Expo: Arctic Hysteria

Expo: Arctic Hysteria

Un homme, vêtu d'un élégant smoking, avance d'un pas déterminé, suivi de près par la caméra. Face à lui – face à nous – un brise-glace progresse avec une efficacité mécanique redoutable, projettant de part et d'autres les débris de la banquise sur laquelle l'homme avance, apparement imperturbable. C'est l'image forte qui accueille le spectateur à l'entrée de l'exposition Arctic Hysteria, au Musée Ludwig. L'homme, qui se révèle être un chef d'orchestre, lève soudain le bras et le monstre d'acier s'immobilise alors dans la vaste étendue blanche où, tels des pingouins endimanchés, les musiciens d'un orchestre au moins symphonique entrent en scène en file indienne et se dirigent vers le navire… Ce film, oeuvre de Mika Ronkainen, est l'une des pièces fortes de cette belle exposition consacrée à l'art contemporain finlandais. Après le MoMa de New-York, le MUPA de Budapest pénètre en terre arctique pour partager avec ces artistes leurs visions utopiques, animales ou psychédeliques. Installations, peintures, vidéos, photographies, les médias se succèdent pour une plongée dans un univers souvent ludique, toujours poétique.

 

Selon la Classification internationale des maladies, l'hystérie arctique est un trouble qui touche principalement les Inuits vivants dans le Cercle polaire arctique. Le sujet présente «des symptômes prodromiques, par exemple une fatigue, une dépression ou une confusion, suivis d'une «crise» cacactérisée par un comportement perturbateur: le sujet enlève ou arrache ses vêtements, court, se roule dans la neige (...) et détruit ce qui l'entoure. Dans la plupart des cas, ces épisodes ne durent que quelques minutes. (...) La plupart des chercheurs attribuent ce trouble à une anxiété interpersonnelle et à des facteurs de stress culturels». Selon l’écrivain Marko Tapio, auteur d’une série de quatre nouvelles semi auto-biographiques sur le climat social et culturel en Finlande après la seconde guerre mondiale, intitulées Hystéries Arctiques (1968), il s’agit d’un mal plus global, «la réaction d'une nation débordée et condamnée par sa mélancolie et sa passivité».

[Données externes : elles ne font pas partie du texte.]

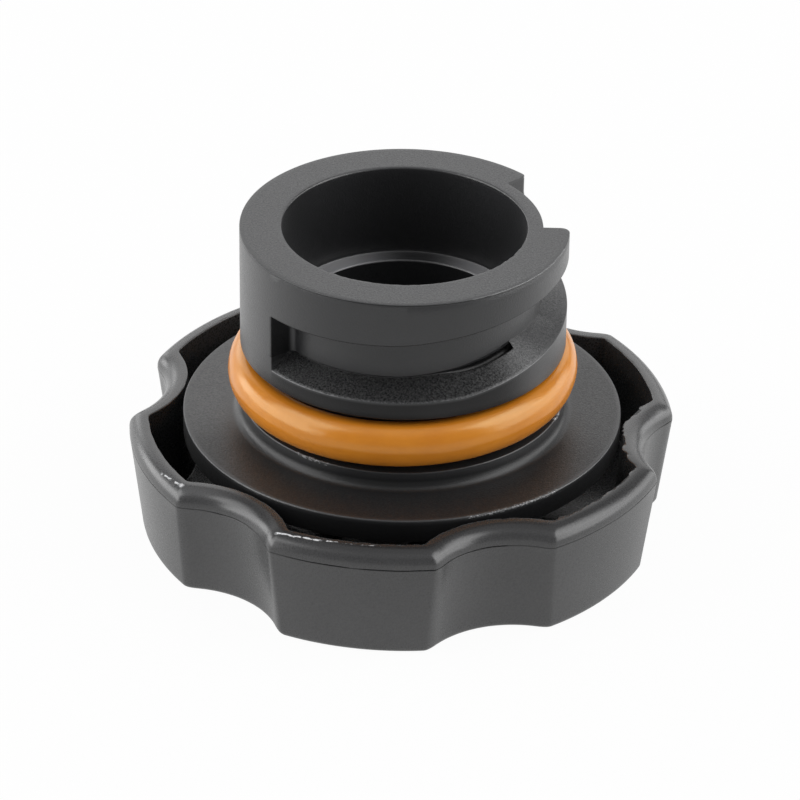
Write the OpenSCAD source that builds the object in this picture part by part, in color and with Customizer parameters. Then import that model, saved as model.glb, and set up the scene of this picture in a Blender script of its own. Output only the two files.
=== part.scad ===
// Oil filler cap with a one-start bayonet neck, standing on the outer face of its knob.
// Millimetres, +Z up. The origin is the centre of the knob's outer face.
// Azimuths are counted from -Y, which is the front, towards +X.

/* [Knob] */
// Diameter over the lobes, at the mould line below the rim
knob_d = 67.6; // [60:0.2:76]
// Height of the knob, from its outer face to its rim
knob_h = 14.9; // [12:0.1:20]
// Number of grip lobes, with as many scallops between them
lobes = 6; // [5:1:7]
// Azimuth of one scallop
scallop_az = 20; // [0:1:60]
// Radius of a scallop at the mould line
scallop_r = 10.6; // [9:0.1:11.5]
// Distance of a scallop's axis outside the lobes
scallop_out = 7.1; // [6:0.1:8]
// Wall of the knob behind its lobes, at the rim
lobe_wall = 2.4; // [1.8:0.1:3.2]
// Wall of the knob behind its scallops, at the rim
scallop_wall = 2.7; // [2.1:0.1:3.2]
// Thickness of the knob's outer face
face_t = 3; // [2:0.1:4.5]
// Draft of the knob's outer side, in degrees
draft = 6.5; // [2:0.5:8]
// Draft of the knob's inner side, in degrees
room_draft = 4.5; // [1:0.5:6]
// Height of the mould line below the rim
mould_line_drop = 2.2; // [1.8:0.1:3.5]
// Radius of the rim's outer edge
rim_round = 2; // [1:0.1:2.2]
// Radius of the edge round the outer face
face_round = 1; // [0.4:0.1:1.6]
// Height of the ring that holds the plug's hub
socket_h = 4; // [2:0.1:6]
// Wall of that ring
socket_wall = 2.2; // [1.4:0.1:3]

/* [Plug] */
// Diameter of the neck
neck_d = 40; // [37:0.5:42]
// Diameter of the bore in the neck
bore_d = 29.7; // [27:0.1:31]
// Wall between the bore and the cam track
core_wall = 1.95; // [1.4:0.05:2.2]
// Diameter of the bore below its ledge
well_d = 25.8; // [22:0.1:26.4]
// Depth of the ledge below the rim of the neck
ledge_depth = 11.8; // [9:0.1:16]
// Wall of the hub below the flange
hub_wall = 3; // [2:0.1:4]
// Thickness of the flange
flange_t = 3.2; // [2.2:0.1:4]
// Height of the flange's top over the rim of the knob
flange_proud = 0.5; // [0:0.1:1]
// Height of the shoulder between the flange and the seal groove
shoulder_h = 2.3; // [1.5:0.1:3.5]
// Fillet between the shoulder and the flange
shoulder_fillet = 1.2; // [0.4:0.1:1.5]
// Height of the collar above the seal groove, at the closed end of the track
collar_h = 2.25; // [1.6:0.05:3.5]
// Height of the rim band above the track, at the entry
band_h = 3.5; // [2:0.05:5]
// Radius of the rim's outer edge
neck_round = 0.35; // [0.2:0.05:0.8]
// Chamfer at the mouth of the bore
bore_chamfer = 0.35; // [0.2:0.05:0.8]

/* [Cam track] */
// Azimuth of the closed end of the track
track_end_az = -52; // [-70:1:-40]
// Arc of the whole track, in degrees
track_arc = 185; // [175:1:200]
// Arc of the entry notch through the rim band
notch_arc = 44; // [30:1:50]
// Height of the track at its closed end
track_h = 7.4; // [6:0.1:9]
// Arc of the ramp's locking part, which is nearly level
lock_arc = 74; // [60:1:85]
// Rise of the ramp's outer edge in that part
lock_rise = 0.25; // [0:0.05:0.8]
// Lead of the ramp's helix, in millimetres for one turn
helix_lead = 15.4; // [12:0.1:18]
// Arc in which the roof is nearly level
roof_lock_arc = 51; // [35:1:58]
// Rise of the roof in that arc
roof_lock_rise = 0.55; // [0:0.05:1]
// Arc in which the roof climbs
roof_climb_arc = 67; // [50:1:75]
// Rise of the roof in that arc
roof_climb = 2.1; // [1:0.1:3]
// Rise of the ramp from its outer edge to the core, at the closed end
ramp_crown = 1.85; // [0.5:0.05:2.2]
// The same rise where the helix begins
helix_crown = 2.45; // [0.5:0.05:2.8]
// The same rise at the entry
entry_crown = 1.35; // [0.5:0.05:2.2]
// Arc in which it falls to that
crown_fall_arc = 24; // [10:1:40]
// Arc of the relief groove between the ramp and the core
relief_arc = 103; // [80:1:130]
// Width of the relief groove
relief_w = 0.8; // [0.4:0.1:1.4]
// Depth of the relief groove
relief_depth = 0.7; // [0.4:0.1:1]

/* [Seal] */
// Diameter of the seal ring's section
seal_d = 4.7; // [3.6:0.1:5.4]

/* [Fits] */
// Play between the flange and the knob's scallop walls
flange_gap = 0.25; // [0.1:0.05:0.6]
// Play between the hub and its socket
hub_gap = 0.1; // [0.05:0.05:0.3]
// Room for the seal above it, and as much below it
seal_play = 1.25; // [0.8:0.05:1.5]
// Play between the seal and the floor of its groove
seal_gap = 0.05; // [0.02:0.01:0.1]

/* [Hidden] */
$fn = 96;
overcut = 1;

// Radii
knob_r = knob_d / 2;
scallop_axis = knob_r + scallop_out;
boss_r = scallop_r + scallop_wall;
flange_r = scallop_axis - boss_r - (flange_t - flange_proud) * tan(room_draft) - flange_gap;
neck_r = neck_d / 2;
bore_r = bore_d / 2;
core_r = bore_r + core_wall;
well_r = well_d / 2;
hub_r = well_r + hub_wall;
socket_r = hub_r + hub_gap;
seal_r = core_r + seal_gap + seal_d / 2;

// Heights, from the ground up
mould_line_z = knob_h - mould_line_drop;
flange_z = knob_h + flange_proud;
shoulder_z = flange_z + shoulder_h;
seal_z = shoulder_z + seal_play + seal_d / 2;
collar_z = seal_z + seal_d / 2 + seal_play;
track_z = collar_z + collar_h;
rim_z = track_z + track_h + roof_lock_rise + roof_climb + band_h;
ledge_z = rim_z - ledge_depth;
ledge_drop = 0.3;

// Cam track, as heights over the azimuth
track_step = 5;
relief_end_az = track_end_az + relief_arc;
relief_inset = 1.5;
track_start_az = track_end_az + track_arc;
helix_az = track_end_az + lock_arc;
roof_climb_az = track_end_az + roof_lock_arc;
function share(a, from, arc) = min(1, max(0, (a - from) / arc));
function edge_z(a) = track_z + lock_rise * share(a, track_end_az, lock_arc)
    + helix_lead / 360 * max(0, a - helix_az);
function crown(a) = ramp_crown
    + (helix_crown - ramp_crown) * share(a, roof_climb_az, helix_az - roof_climb_az)
    + (entry_crown - helix_crown) * share(a, relief_end_az, crown_fall_arc);
function ramp_z(a, r) = edge_z(a) + crown(a) * (neck_r - r) / (neck_r - core_r);
function roof_z(a) = track_z + track_h + roof_lock_rise * share(a, track_end_az, roof_lock_arc)
    + roof_climb * share(a, roof_climb_az, roof_climb_arc);
function at_azimuth(a, r, z) = [r * sin(a), -r * cos(a), z];

// Azimuths from one end of the track to another, in even steps
function azimuths(from, to) =
    let (n = ceil((to - from) / track_step)) [for (i = [0:n]) from + (to - from) * i / n];

// Points along an arc
function arc_points(centre, r, from, to, n = 5) =
    [for (i = [0:n]) let (t = from + (to - from) * i / n) centre + r * [cos(t), sin(t)]];

// Solid that joins one closed outline at each azimuth, given as rows of [radius, height]
module azimuth_loft(as, rows) {
    m = len(rows[0]);
    n = len(as);
    points = [for (i = [0:n - 1]) for (p = rows[i]) at_azimuth(as[i], p[0], p[1])];
    sides = [for (i = [0:n - 2]) for (j = [0:m - 1]) let (k = (j + 1) % m, a = i * m, b = a + m)
        each [[a + j, a + k, b + k], [a + j, b + k, b + j]]];
    first = [for (j = [0:m - 1]) m - 1 - j];
    last = [for (j = [0:m - 1]) (n - 1) * m + j];
    polyhedron(points, concat([first], sides, [last]));
}

module each_scallop() {
    for (i = [0:lobes - 1])
        rotate(scallop_az - 90 + i * 360 / lobes) translate([scallop_axis, 0]) children();
}

// Revolved blank of the knob, drafted below the mould line and rounded at both edges
module knob_blank() {
    foot_r = knob_r - mould_line_z * tan(draft);
    foot_centre = [foot_r - face_round * (1 - sin(draft)) / cos(draft), face_round];
    rim_centre = [knob_r - rim_round, knob_h - rim_round];
    rotate_extrude()
        polygon(concat(
            [[0, 0]], arc_points(foot_centre, face_round, -90, -draft), [[knob_r, mould_line_z]],
            arc_points(rim_centre, rim_round, 0, 90), [[0, knob_h]]
        ));
}

// Cutter for one scallop, which widens towards the outer face and flares at both edges
module scallop_cutter() {
    foot_r = scallop_r + mould_line_z * tan(draft);
    foot_centre = [foot_r + face_round * (1 - sin(draft)) / cos(draft), face_round];
    rim_centre = [scallop_r + rim_round, knob_h - rim_round];
    rotate_extrude()
        polygon(concat(
            [[0, -overcut], [foot_centre[0], -overcut]],
            arc_points(foot_centre, face_round, 270, 180 + draft), [[scallop_r, mould_line_z]],
            arc_points(rim_centre, rim_round, 180, 90),
            [[rim_centre[0], knob_h + overcut], [0, knob_h + overcut]]
        ));
}

// Room inside the knob, held back by the bosses that the scallops make in its wall
module knob_room() {
    room_r = knob_r - lobe_wall;
    room_h = knob_h - face_t;
    spread = room_h * tan(room_draft);
    over = overcut * tan(room_draft);
    difference() {
        translate([0, 0, face_t])
            cylinder(h = room_h + overcut, r1 = room_r - spread, r2 = room_r + over);
        each_scallop()
            translate([0, 0, face_t - overcut])
                cylinder(h = room_h + 3 * overcut, r1 = boss_r + spread + over, r2 = boss_r - 2 * over);
    }
}

// Ring on the knob's floor that the plug's hub stands in
module hub_socket() {
    translate([0, 0, face_t])
        rotate_extrude() translate([socket_r, -overcut]) square([socket_wall, socket_h + overcut]);
}

module knob() {
    color("#3c3d40")
        difference() {
            knob_blank();
            each_scallop() scallop_cutter();
            difference() {
                knob_room();
                hub_socket();
            }
        }
}

// Revolved blank of the plug: hub, flange, shoulder, seal groove, collar and rim, with its stepped bore
module plug_blank() {
    fillet_centre = [neck_r + shoulder_fillet, flange_z + shoulder_fillet];
    rim_centre = [neck_r - neck_round, rim_z - neck_round];
    rotate_extrude()
        polygon(concat(
            [[well_r, face_t], [hub_r, face_t], [hub_r, flange_z - flange_t],
             [flange_r, flange_z - flange_t], [flange_r, flange_z]],
            arc_points(fillet_centre, shoulder_fillet, 270, 180),
            [[neck_r, shoulder_z], [core_r, shoulder_z], [core_r, collar_z], [neck_r, collar_z]],
            arc_points(rim_centre, neck_round, 0, 90, 3),
            [[bore_r + bore_chamfer, rim_z], [bore_r, rim_z - bore_chamfer], [bore_r, ledge_z],
             [well_r, ledge_z - ledge_drop]]
        ));
}

// Room of the cam track, with its sloping ramp below and its roof above, run on past the entry wall
module track_room() {
    inner = core_r - core_wall / 2;
    outer = neck_r + overcut;
    as = azimuths(track_end_az, track_start_az + track_step);
    azimuth_loft(as, [for (a = as) [
        [inner, ramp_z(a, inner)], [outer, ramp_z(a, outer)], [outer, roof_z(a)], [inner, roof_z(a)]
    ]]);
}

// Narrow groove at the foot of the core, behind the crest of the ramp
module relief_room() {
    inner = core_r - core_wall / 3;
    outer = core_r + relief_w;
    as = azimuths(track_end_az + relief_inset, relief_end_az);
    azimuth_loft(as, [for (a = as) let (z = ramp_z(a, core_r)) [
        [inner, z - relief_depth], [outer, z - relief_depth], [outer, z + overcut], [inner, z + overcut]
    ]]);
}

// Wedge between two azimuths, from one height to another
module wedge(from, to, low, high) {
    far = neck_r * 2;
    translate([0, 0, low])
        linear_extrude(high - low)
            polygon([[0, 0], far * [sin(from), -cos(from)], far * [sin(to), -cos(to)]]);
}

// Entry notch, from the track up through the rim band, run on past the entry wall
module notch_room() {
    wedge(track_start_az - notch_arc, track_start_az + track_step,
        ramp_z(track_start_az, core_r) + overcut, rim_z + overcut);
}

// Block that stops the track and the notch at the entry wall
module entry_wall() {
    wedge(track_start_az, track_start_az + 2 * track_step, collar_z, rim_z + 2 * overcut);
}

module plug() {
    color("#46474a")
        difference() {
            plug_blank();
            difference() {
                union() {
                    track_room();
                    relief_room();
                    notch_room();
                }
                translate([0, 0, collar_z]) cylinder(h = rim_z + 2 * overcut - collar_z, r = core_r);
                entry_wall();
            }
        }
}

module o_ring() {
    color("#d98a35")
        translate([0, 0, seal_z]) rotate_extrude() translate([seal_r, 0]) circle(seal_d / 2);
}

knob();
plug();
o_ring();
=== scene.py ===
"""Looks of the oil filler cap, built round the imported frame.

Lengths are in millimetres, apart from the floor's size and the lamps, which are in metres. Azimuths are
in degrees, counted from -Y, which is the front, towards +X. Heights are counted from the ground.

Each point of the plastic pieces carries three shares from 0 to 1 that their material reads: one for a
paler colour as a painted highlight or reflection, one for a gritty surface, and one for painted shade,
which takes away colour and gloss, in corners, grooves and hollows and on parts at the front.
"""

import math

import bmesh
import bpy
import numpy as np
from mathutils import Matrix, Vector


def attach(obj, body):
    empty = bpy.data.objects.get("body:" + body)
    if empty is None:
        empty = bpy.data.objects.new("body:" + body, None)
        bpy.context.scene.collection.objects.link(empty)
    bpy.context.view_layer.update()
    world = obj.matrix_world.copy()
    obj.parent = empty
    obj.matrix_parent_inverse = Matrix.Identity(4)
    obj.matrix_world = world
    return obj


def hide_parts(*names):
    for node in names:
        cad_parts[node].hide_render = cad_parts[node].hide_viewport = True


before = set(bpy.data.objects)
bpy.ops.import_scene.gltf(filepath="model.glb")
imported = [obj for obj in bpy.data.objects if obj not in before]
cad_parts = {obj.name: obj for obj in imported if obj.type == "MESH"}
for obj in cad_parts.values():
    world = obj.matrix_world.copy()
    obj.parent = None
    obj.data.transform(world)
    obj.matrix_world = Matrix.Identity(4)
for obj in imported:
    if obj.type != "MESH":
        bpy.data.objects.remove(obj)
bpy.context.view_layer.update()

MM = 0.001
MERGE = 0.002

# Knob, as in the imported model
KNOB_R = 33.8
KNOB_H = 14.9
LOBES = 6
LOBE_STEP = 360 / LOBES
SCALLOP_AZ = 20.0
SCALLOP_R = 10.6
SCALLOP_AXIS = 40.9
BOSS_R = 13.3
LOBE_WALL = 2.4
FACE_T = 3.0
DRAFT_ANGLE = 6.5
DRAFT = math.tan(math.radians(DRAFT_ANGLE))
ROOM_DRAFT = math.tan(math.radians(4.5))
MOULD_LINE_Z = 12.7
RIM_ROUND = 2.0
FACE_ROUND = 1.0
SOCKET_R = 16.0
SOCKET_WALL = 2.2
SOCKET_H = 4.0
CORNER_BLEND = 1.0
INNER_BLEND = 0.5

# Where a scallop's corner lies, in degrees from the scallop's middle
SCALLOP_CORNER = (10, 17)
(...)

Le constat est en apparence moins amer de la part des artistes exposés au MUPA. La mélancolie serait-elle devenue ironie et la passivité contemplation? Contemplation de la nature bien sûr, très présente (et de toute évidence très attendue…): de cette collection de superbes manteaux et chaussures réalisés en végétaux très finemment assemblés à la présence totemique de lièvres blancs, en particulier dans la très touchante installation de Pekka Jylha, J’aimerais comprendre, où le bel animal s’interroge sur le mystère de la vie face à son reflet. Le surréalisme du célèbre roman d’Arto Paasilinna, Le lièvre de Vatanen, n’est pas loin. Une façon de plus de se jouer des clichés que cette exposition relève pour mieux les détourner. «C’est dans la nature des stéréotypes que d’être tenaces, en particulier en ce qui concerne un peuple ou un groupe ethnique», écrivait Barnabás Bencsik, directeur du Musée Ludwig, à propos de cette exposition qui, en effet, s’appuie sur les idées reçues afin de mieux dépeindre une image très honnête et colorée de la Finlande du XXIe siècle. Une image vivante en somme, parole de lapin!

 

Frédérique Lemerre

 

Arctic Hysteria

Jusqu’au 12 avril

Musée Ludwig, Palais des Arts, Komor Marcell u.1, 9e arrt.